A 1798 political outrage rooted in the failure of an American diplomatic mission to France. The American delegates to Napoleon's court, hoping to negotiate an agreement with the French government to ensure Americans' status as neutral shippers during France's long war with Britain, were shocked to find that three French negotiators—pseudonymously labeled X, Y, and Z—demanded cash bribes merely for the privilege of meeting with the French foreign minister. News of the attempted extortion outraged Americans, many of whom began clamoring for war against France.

Alien And Sedition Acts, Alien & Sedition Acts

Passed at the height of a nationwide war hysteria set off by the XYZ Affair, the Alien and Sedition Acts sharply curtailed civil liberties and the rights of immigrants in the name of national security.
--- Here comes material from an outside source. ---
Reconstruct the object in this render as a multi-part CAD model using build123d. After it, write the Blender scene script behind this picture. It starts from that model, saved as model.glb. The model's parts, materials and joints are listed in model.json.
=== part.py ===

The acts authorized the president to arrest, jail, or deport citizens of enemy nations during a time of war, and also made it a crime to say or print anything "false, scandalous, and malicious" against the government. The Alien and Sedition Acts, passed by a Federalist congress and signed into law by Federalist President John Adams, were bitterly resented by Republicans; Thomas Jefferson made repeal of the acts a central plank of his successful campaign platform in 1800.

Jay Treaty, Jay's Treaty

A commercial treaty between Great Britain and the United States, negotiated in 1794 and ratified in 1795. The Jay Treaty granted new rights to American shippers to trade with Britain and British colonies in the West Indies, and also won British agreement to repay American merchants for cargoes previously seized by the Royal Navy. At the same time, the US government committed itself to supporting British merchants' efforts to recover Revolutionary War-era debts owed to them by Americans. The treaty divided the country, helping to solidify the first partisan split in American politics. Commercial interests in the Northeast, increasingly organized as Federalists, backed the treaty, while planters in the South, increasingly supportive of Republicans, hated it.